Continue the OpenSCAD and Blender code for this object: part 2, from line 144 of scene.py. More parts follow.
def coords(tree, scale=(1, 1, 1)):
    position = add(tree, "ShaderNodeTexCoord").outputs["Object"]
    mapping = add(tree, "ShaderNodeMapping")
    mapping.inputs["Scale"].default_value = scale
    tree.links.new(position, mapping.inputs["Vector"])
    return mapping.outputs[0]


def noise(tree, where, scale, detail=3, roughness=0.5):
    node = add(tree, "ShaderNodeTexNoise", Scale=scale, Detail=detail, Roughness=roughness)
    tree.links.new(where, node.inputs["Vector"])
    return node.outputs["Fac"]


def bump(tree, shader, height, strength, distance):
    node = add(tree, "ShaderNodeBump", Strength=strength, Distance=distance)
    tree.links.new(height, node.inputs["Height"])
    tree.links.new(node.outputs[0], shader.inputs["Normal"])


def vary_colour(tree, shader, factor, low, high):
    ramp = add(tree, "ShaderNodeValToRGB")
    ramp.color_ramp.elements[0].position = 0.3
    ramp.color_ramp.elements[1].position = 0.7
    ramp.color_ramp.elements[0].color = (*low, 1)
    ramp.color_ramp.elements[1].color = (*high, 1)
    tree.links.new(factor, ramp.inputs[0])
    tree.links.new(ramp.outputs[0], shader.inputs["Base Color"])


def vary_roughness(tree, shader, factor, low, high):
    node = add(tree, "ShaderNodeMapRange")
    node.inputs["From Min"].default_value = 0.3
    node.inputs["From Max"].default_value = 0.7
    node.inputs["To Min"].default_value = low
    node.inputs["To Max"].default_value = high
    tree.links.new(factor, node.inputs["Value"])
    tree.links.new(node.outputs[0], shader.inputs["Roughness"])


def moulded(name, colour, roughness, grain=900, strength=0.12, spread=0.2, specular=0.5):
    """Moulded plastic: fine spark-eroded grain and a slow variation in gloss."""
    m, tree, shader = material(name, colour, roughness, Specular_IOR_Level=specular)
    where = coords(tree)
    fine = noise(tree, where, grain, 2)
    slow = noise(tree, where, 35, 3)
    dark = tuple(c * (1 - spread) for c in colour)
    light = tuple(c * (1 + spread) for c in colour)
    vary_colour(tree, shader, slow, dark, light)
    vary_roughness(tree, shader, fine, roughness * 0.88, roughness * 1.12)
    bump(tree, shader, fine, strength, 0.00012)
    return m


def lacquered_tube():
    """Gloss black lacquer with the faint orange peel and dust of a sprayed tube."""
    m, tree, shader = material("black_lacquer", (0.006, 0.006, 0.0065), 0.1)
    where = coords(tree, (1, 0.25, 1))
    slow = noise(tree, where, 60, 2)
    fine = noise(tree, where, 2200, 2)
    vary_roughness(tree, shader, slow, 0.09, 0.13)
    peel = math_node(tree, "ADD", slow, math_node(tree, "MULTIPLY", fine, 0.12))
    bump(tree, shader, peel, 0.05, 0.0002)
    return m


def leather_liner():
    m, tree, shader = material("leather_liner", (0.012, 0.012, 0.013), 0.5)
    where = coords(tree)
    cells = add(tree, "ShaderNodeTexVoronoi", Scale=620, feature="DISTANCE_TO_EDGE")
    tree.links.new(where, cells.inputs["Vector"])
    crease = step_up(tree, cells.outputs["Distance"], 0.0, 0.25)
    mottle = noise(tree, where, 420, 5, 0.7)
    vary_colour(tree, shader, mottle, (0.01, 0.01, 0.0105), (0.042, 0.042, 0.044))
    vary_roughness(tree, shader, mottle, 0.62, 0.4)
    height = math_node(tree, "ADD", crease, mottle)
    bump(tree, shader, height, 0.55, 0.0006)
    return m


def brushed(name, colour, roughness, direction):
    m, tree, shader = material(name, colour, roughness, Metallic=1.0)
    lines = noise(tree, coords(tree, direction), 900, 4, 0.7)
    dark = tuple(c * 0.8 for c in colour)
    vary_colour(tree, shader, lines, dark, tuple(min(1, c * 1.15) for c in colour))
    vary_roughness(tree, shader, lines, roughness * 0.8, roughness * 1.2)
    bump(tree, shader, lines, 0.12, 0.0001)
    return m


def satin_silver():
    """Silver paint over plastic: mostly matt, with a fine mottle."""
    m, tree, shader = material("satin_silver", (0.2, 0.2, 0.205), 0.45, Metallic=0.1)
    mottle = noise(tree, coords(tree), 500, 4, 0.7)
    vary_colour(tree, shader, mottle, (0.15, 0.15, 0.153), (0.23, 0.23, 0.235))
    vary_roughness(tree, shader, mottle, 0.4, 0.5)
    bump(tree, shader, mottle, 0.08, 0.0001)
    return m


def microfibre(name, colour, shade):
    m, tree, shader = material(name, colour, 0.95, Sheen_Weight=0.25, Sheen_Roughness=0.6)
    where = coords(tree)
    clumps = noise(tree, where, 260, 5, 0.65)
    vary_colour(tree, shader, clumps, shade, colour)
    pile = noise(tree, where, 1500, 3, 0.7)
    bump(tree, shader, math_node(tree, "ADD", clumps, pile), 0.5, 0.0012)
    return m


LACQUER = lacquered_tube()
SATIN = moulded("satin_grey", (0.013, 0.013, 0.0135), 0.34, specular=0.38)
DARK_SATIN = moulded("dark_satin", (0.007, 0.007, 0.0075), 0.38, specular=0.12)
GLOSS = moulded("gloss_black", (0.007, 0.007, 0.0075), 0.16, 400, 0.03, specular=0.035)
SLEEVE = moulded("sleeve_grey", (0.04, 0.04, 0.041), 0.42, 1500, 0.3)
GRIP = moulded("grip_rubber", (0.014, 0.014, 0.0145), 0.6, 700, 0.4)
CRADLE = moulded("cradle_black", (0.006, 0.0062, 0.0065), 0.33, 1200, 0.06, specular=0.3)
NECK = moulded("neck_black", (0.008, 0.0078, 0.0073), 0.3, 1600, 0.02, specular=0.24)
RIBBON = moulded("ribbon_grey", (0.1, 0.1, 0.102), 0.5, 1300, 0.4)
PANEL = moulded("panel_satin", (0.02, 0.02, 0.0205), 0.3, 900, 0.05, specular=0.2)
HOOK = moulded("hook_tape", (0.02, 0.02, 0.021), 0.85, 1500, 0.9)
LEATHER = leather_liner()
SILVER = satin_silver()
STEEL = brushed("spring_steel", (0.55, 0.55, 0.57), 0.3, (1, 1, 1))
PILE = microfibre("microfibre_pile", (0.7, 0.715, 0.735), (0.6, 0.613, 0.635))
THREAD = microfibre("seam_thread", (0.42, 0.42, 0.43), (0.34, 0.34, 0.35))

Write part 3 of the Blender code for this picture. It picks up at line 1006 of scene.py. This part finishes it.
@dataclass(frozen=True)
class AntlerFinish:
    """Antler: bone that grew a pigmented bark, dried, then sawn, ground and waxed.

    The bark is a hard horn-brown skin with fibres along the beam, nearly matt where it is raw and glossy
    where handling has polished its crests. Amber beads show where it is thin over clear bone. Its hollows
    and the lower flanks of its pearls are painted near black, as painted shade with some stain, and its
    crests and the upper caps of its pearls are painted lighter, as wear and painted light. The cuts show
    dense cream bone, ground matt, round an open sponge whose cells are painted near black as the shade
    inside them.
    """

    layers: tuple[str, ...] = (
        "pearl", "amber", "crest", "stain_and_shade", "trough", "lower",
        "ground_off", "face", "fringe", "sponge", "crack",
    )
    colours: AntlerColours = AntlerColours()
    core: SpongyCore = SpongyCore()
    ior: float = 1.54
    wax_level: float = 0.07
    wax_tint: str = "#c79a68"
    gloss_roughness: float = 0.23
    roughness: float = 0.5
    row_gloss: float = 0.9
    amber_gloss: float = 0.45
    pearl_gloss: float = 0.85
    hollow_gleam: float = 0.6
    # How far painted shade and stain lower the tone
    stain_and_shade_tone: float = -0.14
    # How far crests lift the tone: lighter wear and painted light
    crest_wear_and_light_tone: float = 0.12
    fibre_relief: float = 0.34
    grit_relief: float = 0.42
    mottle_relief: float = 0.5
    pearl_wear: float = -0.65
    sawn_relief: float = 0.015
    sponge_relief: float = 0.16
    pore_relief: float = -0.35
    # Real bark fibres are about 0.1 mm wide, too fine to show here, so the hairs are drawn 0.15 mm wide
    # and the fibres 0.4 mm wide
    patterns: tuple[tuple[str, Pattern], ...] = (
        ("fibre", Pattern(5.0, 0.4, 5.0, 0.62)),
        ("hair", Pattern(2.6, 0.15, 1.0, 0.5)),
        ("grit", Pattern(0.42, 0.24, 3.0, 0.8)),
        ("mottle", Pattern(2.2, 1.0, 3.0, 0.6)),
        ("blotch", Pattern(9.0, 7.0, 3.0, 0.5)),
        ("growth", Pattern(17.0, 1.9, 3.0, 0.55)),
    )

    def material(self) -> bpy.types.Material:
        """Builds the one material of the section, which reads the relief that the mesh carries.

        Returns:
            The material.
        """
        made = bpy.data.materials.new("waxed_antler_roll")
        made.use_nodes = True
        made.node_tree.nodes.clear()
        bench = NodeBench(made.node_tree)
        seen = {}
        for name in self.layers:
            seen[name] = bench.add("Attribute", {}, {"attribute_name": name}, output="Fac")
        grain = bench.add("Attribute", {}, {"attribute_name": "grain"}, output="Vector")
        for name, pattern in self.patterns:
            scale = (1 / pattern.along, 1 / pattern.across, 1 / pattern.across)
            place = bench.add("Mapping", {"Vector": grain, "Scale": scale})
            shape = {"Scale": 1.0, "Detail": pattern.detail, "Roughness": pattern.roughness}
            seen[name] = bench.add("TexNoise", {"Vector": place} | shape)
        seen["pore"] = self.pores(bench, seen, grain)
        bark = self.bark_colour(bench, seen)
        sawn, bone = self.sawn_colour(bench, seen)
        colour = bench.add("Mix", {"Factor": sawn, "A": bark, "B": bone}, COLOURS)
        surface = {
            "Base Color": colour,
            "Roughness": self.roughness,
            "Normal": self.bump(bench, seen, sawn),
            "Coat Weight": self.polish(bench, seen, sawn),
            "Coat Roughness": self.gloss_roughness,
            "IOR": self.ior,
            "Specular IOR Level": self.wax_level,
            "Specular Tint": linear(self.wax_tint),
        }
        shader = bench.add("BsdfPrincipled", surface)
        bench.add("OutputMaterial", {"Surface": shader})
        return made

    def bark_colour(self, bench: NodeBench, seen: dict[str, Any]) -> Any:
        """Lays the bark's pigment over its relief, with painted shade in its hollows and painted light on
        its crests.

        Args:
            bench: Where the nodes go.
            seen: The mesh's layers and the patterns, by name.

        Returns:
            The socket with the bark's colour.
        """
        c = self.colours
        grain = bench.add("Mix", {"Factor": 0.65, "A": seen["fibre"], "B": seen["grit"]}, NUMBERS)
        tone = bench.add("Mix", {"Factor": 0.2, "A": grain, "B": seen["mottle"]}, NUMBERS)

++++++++

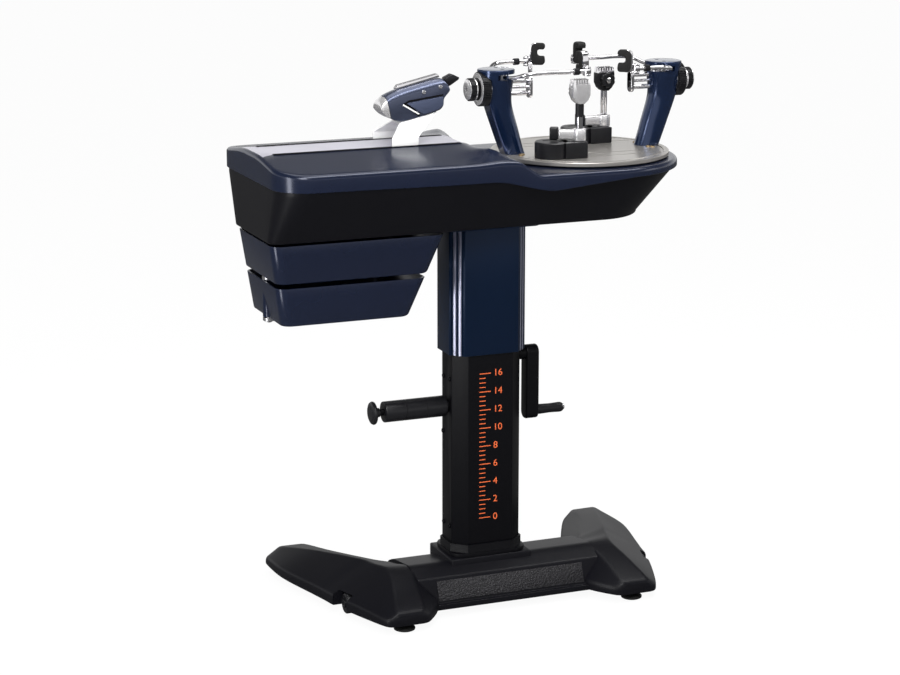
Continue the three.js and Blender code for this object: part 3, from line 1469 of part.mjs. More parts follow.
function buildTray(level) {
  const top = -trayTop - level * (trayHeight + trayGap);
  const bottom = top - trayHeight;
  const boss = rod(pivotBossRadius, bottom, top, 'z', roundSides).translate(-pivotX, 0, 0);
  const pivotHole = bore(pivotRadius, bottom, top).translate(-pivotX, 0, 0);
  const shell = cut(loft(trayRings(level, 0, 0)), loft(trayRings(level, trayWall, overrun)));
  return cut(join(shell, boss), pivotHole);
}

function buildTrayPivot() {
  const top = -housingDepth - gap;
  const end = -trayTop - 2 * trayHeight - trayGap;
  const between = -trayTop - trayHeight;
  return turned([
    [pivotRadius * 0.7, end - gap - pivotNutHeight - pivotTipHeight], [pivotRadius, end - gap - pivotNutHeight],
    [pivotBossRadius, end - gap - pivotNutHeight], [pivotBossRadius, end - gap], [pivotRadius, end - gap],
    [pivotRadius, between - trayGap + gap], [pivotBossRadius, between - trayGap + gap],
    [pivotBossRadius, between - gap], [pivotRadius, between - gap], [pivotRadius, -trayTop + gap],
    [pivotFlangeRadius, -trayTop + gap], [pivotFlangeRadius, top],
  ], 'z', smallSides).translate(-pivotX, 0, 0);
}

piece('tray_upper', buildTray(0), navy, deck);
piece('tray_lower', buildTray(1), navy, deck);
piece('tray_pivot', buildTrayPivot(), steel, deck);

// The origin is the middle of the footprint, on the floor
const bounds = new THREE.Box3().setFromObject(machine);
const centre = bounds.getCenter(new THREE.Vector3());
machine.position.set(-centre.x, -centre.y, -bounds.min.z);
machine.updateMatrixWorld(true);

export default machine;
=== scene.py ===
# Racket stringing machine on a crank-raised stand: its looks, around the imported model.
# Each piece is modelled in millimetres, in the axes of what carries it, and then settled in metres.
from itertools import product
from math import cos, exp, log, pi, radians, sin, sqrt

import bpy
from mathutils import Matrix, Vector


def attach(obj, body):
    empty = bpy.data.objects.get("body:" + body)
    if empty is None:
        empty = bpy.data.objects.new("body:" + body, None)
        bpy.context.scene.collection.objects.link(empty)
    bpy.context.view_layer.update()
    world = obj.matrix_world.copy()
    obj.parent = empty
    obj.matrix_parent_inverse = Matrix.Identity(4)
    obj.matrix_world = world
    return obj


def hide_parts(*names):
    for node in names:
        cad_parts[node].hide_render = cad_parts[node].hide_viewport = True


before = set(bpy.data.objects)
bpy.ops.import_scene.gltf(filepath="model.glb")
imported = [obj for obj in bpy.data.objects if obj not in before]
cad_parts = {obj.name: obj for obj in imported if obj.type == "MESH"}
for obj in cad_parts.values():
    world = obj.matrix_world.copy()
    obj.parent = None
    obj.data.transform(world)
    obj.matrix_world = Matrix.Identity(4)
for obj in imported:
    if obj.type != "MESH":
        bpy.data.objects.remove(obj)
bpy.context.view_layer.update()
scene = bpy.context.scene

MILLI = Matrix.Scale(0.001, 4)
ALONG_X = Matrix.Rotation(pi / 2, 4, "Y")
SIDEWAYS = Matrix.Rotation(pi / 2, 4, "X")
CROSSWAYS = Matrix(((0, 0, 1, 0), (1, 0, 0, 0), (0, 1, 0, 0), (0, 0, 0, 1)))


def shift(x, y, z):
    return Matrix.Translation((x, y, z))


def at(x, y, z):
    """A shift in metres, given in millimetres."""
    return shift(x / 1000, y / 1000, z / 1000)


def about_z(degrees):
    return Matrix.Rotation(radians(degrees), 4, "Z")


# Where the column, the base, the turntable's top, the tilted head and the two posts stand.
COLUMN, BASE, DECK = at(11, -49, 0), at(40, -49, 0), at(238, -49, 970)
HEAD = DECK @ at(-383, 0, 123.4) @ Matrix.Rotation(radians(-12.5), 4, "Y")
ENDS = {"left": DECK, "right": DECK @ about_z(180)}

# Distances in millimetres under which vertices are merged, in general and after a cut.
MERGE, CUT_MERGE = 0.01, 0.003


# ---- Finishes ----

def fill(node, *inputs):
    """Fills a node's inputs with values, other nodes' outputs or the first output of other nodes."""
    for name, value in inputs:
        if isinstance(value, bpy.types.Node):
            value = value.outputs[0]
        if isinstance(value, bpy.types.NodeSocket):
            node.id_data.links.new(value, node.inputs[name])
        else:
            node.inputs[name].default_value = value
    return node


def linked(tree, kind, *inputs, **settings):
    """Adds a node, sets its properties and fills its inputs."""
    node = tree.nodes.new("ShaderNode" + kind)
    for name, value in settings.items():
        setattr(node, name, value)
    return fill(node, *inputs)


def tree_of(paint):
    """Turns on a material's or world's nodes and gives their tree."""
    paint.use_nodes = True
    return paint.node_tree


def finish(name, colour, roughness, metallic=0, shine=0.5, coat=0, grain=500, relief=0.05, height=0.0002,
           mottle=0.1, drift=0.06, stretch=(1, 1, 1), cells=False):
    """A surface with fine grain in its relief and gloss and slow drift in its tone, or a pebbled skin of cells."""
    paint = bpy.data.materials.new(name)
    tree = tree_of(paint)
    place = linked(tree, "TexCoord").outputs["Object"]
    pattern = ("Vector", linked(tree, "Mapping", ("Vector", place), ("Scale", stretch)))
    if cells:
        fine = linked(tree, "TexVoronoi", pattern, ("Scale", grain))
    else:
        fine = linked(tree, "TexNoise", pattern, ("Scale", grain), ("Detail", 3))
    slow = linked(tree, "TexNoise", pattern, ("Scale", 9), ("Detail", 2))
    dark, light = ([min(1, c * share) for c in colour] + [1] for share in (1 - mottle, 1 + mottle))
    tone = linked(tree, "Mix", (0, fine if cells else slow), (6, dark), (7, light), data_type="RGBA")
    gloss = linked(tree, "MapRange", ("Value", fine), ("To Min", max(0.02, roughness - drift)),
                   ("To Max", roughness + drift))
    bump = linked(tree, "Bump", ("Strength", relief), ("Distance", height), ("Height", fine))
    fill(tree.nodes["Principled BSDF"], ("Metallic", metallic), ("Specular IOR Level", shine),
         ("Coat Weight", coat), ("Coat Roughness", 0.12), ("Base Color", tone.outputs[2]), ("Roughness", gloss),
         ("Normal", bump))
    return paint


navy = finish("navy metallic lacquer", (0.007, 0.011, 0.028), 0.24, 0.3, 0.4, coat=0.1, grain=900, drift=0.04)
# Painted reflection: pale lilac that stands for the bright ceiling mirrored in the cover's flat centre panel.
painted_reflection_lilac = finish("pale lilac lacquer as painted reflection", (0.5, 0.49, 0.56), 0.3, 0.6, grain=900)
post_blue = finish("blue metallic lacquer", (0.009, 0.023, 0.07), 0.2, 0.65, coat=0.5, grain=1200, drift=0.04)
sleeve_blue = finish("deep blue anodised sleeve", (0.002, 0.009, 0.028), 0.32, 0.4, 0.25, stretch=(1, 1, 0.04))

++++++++

### Stated problem
Quote the listing above, but only from the line that shows "Continue the three.js" through the line that shows "export default machine;".

### Reply to the task
Continue the three.js and Blender code for this object: part 3, from line 1469 of part.mjs. More parts follow.
function buildTray(level) {
  const top = -trayTop - level * (trayHeight + trayGap);
  const bottom = top - trayHeight;
  const boss = rod(pivotBossRadius, bottom, top, 'z', roundSides).translate(-pivotX, 0, 0);
  const pivotHole = bore(pivotRadius, bottom, top).translate(-pivotX, 0, 0);
  const shell = cut(loft(trayRings(level, 0, 0)), loft(trayRings(level, trayWall, overrun)));
  return cut(join(shell, boss), pivotHole);
}

function buildTrayPivot() {
  const top = -housingDepth - gap;
  const end = -trayTop - 2 * trayHeight - trayGap;
  const between = -trayTop - trayHeight;
  return turned([
    [pivotRadius * 0.7, end - gap - pivotNutHeight - pivotTipHeight], [pivotRadius, end - gap - pivotNutHeight],
    [pivotBossRadius, end - gap - pivotNutHeight], [pivotBossRadius, end - gap], [pivotRadius, end - gap],
    [pivotRadius, between - trayGap + gap], [pivotBossRadius, between - trayGap + gap],
    [pivotBossRadius, between - gap], [pivotRadius, between - gap], [pivotRadius, -trayTop + gap],
    [pivotFlangeRadius, -trayTop + gap], [pivotFlangeRadius, top],
  ], 'z', smallSides).translate(-pivotX, 0, 0);
}

piece('tray_upper', buildTray(0), navy, deck);
piece('tray_lower', buildTray(1), navy, deck);
piece('tray_pivot', buildTrayPivot(), steel, deck);

// The origin is the middle of the footprint, on the floor
const bounds = new THREE.Box3().setFromObject(machine);
const centre = bounds.getCenter(new THREE.Vector3());
machine.position.set(-centre.x, -centre.y, -bounds.min.z);
machine.updateMatrixWorld(true);

export default machine;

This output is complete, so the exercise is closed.